TASK DETAILS » In the records below, begin at the line that has "What OpenSCAD source" and stop after the line that has "three resting points."; quote those lines verbatim and nothing more.

--- --- ---

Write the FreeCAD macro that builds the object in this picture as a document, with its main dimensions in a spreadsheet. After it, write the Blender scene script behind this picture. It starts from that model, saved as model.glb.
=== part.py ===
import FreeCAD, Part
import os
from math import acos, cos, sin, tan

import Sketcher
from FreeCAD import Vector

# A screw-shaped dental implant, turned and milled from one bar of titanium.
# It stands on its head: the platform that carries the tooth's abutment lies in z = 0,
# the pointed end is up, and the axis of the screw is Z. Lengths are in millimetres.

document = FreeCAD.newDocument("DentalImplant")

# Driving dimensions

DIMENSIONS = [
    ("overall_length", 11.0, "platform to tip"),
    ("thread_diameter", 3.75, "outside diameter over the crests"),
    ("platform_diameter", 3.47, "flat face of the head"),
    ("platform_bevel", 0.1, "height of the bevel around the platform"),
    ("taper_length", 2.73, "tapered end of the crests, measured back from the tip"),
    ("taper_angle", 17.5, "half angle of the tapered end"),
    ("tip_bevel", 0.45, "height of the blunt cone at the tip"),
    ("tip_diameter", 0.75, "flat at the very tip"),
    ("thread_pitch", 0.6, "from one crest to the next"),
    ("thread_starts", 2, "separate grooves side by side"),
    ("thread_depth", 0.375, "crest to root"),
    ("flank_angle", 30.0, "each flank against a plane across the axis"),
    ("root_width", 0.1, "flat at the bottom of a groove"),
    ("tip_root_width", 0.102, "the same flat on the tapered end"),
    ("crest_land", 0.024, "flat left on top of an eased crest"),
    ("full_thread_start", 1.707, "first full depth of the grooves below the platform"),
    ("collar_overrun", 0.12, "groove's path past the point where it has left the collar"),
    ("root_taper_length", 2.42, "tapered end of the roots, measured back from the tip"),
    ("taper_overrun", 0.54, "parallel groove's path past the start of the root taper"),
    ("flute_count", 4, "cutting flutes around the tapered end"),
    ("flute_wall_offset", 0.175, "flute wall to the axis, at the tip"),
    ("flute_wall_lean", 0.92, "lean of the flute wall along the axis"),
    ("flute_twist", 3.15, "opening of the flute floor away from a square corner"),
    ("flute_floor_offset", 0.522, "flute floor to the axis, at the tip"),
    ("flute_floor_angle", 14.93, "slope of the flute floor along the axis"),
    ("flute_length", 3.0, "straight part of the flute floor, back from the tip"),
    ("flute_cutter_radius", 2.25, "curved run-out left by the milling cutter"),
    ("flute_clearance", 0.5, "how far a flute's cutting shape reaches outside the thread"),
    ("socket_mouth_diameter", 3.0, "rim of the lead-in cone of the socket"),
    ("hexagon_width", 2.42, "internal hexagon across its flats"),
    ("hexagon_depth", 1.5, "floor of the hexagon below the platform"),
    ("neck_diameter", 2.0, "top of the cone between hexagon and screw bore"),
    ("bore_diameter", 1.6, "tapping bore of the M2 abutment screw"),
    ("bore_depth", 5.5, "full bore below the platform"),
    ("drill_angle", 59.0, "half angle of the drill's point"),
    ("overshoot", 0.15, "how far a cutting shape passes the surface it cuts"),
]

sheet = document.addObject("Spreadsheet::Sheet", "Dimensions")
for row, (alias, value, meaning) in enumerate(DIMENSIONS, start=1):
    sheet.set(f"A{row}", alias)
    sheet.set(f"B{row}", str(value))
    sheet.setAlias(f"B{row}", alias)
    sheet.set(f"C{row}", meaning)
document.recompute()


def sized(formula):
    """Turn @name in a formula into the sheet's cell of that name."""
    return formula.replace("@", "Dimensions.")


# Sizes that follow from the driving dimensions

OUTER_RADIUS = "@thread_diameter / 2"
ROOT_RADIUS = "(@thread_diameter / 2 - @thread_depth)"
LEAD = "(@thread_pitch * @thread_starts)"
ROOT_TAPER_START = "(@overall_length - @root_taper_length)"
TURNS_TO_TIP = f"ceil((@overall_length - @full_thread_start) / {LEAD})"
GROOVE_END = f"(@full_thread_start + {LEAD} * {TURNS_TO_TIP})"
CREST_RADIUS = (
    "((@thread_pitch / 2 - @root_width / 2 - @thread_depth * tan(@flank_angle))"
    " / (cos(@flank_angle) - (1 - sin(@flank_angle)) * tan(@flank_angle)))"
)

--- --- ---

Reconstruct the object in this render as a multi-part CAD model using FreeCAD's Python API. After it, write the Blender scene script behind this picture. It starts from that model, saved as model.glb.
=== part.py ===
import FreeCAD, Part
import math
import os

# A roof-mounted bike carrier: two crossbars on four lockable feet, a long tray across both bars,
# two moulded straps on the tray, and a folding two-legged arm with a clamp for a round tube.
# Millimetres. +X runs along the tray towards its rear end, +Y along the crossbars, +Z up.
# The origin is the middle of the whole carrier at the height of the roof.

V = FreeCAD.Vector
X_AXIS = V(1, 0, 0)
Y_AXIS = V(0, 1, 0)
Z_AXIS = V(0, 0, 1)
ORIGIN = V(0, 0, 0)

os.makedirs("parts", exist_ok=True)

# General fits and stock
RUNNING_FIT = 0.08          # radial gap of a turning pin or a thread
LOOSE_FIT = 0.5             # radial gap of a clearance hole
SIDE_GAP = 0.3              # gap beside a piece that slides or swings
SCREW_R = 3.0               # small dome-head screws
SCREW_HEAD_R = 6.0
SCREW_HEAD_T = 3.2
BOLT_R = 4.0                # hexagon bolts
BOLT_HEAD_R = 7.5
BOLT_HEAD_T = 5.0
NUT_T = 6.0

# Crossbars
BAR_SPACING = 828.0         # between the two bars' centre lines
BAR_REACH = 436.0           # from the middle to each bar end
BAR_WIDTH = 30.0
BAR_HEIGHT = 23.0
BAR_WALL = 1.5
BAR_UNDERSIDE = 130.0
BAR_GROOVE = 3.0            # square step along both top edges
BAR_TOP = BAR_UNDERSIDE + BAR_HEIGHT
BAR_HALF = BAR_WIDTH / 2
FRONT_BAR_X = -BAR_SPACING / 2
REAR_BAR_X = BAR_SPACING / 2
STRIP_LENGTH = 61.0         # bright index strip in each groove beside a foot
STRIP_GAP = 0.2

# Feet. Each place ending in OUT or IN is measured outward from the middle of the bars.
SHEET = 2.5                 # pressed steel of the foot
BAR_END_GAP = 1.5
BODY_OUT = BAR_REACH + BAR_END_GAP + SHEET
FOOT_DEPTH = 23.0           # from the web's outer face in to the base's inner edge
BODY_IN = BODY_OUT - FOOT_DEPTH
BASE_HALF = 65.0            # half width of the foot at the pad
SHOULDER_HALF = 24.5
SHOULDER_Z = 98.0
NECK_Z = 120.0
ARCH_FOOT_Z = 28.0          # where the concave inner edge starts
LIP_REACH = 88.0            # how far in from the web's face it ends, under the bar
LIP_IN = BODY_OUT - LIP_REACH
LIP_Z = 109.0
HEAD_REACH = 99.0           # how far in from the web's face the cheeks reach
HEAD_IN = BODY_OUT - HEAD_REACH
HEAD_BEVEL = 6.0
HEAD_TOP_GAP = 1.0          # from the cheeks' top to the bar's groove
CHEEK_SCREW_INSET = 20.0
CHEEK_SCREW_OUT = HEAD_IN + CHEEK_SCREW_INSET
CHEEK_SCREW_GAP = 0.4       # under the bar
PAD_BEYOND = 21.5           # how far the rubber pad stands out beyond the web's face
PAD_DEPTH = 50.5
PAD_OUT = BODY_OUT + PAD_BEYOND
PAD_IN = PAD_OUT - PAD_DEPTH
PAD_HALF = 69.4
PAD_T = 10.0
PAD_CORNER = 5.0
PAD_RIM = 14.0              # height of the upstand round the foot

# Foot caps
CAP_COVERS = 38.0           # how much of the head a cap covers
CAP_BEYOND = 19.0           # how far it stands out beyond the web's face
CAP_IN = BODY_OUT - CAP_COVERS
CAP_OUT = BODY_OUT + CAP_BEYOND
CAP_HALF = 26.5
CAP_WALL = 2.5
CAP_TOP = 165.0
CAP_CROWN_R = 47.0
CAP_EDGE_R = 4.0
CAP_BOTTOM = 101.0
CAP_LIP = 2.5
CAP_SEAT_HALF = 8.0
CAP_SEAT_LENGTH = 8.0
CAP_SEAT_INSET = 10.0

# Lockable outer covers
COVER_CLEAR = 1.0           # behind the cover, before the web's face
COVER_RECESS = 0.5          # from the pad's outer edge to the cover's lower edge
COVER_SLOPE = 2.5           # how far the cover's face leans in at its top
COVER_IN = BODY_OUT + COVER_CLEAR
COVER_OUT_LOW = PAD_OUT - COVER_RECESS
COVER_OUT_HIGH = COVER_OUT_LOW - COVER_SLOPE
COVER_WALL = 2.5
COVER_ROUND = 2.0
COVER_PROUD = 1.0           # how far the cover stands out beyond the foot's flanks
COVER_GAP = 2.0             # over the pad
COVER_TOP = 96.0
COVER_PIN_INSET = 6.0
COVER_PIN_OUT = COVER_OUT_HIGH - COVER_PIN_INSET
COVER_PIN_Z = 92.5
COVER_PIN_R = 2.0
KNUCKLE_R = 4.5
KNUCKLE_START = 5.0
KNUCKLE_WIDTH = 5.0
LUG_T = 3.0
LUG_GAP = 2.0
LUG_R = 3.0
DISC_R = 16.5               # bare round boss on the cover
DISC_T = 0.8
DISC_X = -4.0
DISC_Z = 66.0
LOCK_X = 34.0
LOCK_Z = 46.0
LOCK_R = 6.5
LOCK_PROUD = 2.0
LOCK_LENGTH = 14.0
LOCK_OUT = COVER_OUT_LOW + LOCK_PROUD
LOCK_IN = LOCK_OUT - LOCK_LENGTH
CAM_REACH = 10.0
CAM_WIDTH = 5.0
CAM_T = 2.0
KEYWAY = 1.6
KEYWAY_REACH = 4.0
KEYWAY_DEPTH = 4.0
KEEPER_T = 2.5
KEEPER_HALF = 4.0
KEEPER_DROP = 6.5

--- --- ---

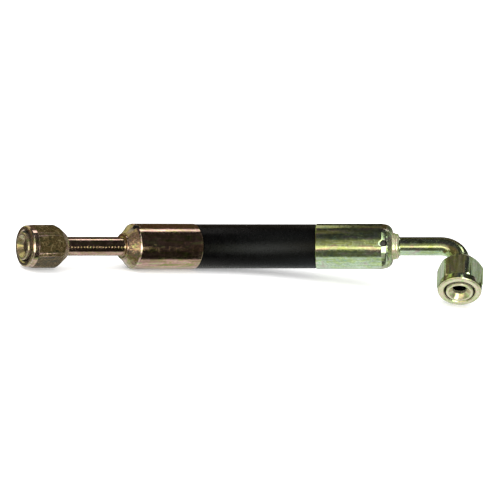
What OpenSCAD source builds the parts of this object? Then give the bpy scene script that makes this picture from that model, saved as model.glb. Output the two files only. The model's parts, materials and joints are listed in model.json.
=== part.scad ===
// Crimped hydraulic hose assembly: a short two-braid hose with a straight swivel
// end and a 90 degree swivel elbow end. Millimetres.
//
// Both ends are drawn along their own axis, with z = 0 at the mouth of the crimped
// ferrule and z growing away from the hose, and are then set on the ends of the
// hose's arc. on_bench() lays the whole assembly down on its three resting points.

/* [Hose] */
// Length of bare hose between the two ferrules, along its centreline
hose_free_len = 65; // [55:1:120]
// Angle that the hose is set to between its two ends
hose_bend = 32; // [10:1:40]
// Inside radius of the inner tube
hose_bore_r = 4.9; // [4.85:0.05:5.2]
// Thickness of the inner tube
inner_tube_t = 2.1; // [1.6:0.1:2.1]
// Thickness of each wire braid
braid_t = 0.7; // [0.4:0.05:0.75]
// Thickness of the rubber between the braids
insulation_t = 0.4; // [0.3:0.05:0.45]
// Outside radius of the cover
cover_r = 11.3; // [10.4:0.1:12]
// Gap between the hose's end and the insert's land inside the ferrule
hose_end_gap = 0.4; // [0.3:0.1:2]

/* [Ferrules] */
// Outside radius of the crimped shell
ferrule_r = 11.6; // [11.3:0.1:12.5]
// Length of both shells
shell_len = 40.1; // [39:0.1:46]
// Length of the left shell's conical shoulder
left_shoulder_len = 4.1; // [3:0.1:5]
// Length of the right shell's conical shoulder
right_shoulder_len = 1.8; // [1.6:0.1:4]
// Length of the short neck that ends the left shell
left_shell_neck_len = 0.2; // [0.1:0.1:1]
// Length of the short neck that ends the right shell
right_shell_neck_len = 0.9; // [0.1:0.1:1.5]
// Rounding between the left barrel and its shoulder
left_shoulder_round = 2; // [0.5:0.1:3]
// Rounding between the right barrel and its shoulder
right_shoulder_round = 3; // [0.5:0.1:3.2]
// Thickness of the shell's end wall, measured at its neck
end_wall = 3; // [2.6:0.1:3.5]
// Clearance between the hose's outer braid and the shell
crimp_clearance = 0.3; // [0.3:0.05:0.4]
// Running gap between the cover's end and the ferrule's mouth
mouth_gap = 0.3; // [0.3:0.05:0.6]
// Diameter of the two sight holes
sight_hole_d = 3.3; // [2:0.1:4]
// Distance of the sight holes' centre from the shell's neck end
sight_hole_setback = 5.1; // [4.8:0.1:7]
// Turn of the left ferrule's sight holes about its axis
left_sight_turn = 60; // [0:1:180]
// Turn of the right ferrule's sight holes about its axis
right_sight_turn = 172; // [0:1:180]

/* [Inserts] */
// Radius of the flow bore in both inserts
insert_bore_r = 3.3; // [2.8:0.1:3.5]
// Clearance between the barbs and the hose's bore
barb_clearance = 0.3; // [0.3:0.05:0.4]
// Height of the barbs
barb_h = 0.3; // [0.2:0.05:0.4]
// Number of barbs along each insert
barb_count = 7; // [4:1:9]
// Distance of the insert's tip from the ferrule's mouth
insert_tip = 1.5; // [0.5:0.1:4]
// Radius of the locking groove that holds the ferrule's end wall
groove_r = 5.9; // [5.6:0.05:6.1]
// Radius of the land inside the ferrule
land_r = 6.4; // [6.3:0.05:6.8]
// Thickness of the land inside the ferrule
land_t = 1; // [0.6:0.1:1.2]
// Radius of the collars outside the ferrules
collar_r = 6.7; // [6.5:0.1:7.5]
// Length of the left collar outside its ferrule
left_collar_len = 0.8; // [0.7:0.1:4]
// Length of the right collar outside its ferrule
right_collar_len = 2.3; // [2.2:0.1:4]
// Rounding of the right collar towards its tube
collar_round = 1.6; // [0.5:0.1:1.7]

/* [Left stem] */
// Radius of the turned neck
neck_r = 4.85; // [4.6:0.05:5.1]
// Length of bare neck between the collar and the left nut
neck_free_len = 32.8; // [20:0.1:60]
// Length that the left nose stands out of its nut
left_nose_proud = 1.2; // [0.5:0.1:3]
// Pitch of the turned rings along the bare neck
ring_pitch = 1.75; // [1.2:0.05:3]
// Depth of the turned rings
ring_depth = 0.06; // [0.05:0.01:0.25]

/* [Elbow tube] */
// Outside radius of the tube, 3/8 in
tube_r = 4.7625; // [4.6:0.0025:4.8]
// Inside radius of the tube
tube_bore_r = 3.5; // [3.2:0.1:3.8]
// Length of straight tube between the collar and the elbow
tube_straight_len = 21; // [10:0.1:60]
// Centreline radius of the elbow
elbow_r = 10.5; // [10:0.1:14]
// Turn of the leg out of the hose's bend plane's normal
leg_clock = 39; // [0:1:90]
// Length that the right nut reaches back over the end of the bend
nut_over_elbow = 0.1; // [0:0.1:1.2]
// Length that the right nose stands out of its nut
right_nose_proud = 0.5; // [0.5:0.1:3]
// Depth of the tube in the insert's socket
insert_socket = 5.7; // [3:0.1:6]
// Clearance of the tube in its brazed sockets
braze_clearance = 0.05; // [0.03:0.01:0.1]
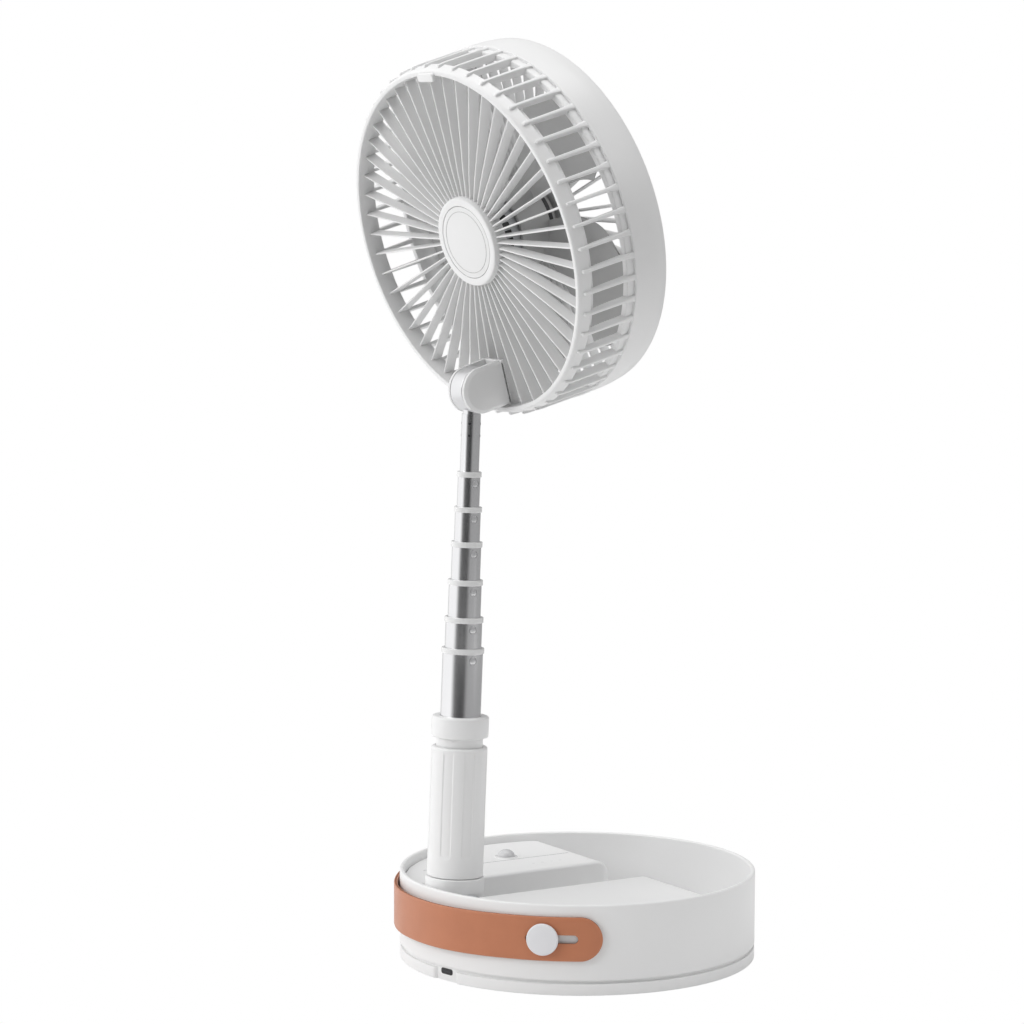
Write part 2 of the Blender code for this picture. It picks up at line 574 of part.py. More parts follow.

--- --- ---

FULL RESPONSE »
What OpenSCAD source builds the parts of this object? Then give the bpy scene script that makes this picture from that model, saved as model.glb. Output the two files only. The model's parts, materials and joints are listed in model.json.
=== part.scad ===
// Crimped hydraulic hose assembly: a short two-braid hose with a straight swivel
// end and a 90 degree swivel elbow end. Millimetres.
//
// Both ends are drawn along their own axis, with z = 0 at the mouth of the crimped
// ferrule and z growing away from the hose, and are then set on the ends of the
// hose's arc. on_bench() lays the whole assembly down on its three resting points.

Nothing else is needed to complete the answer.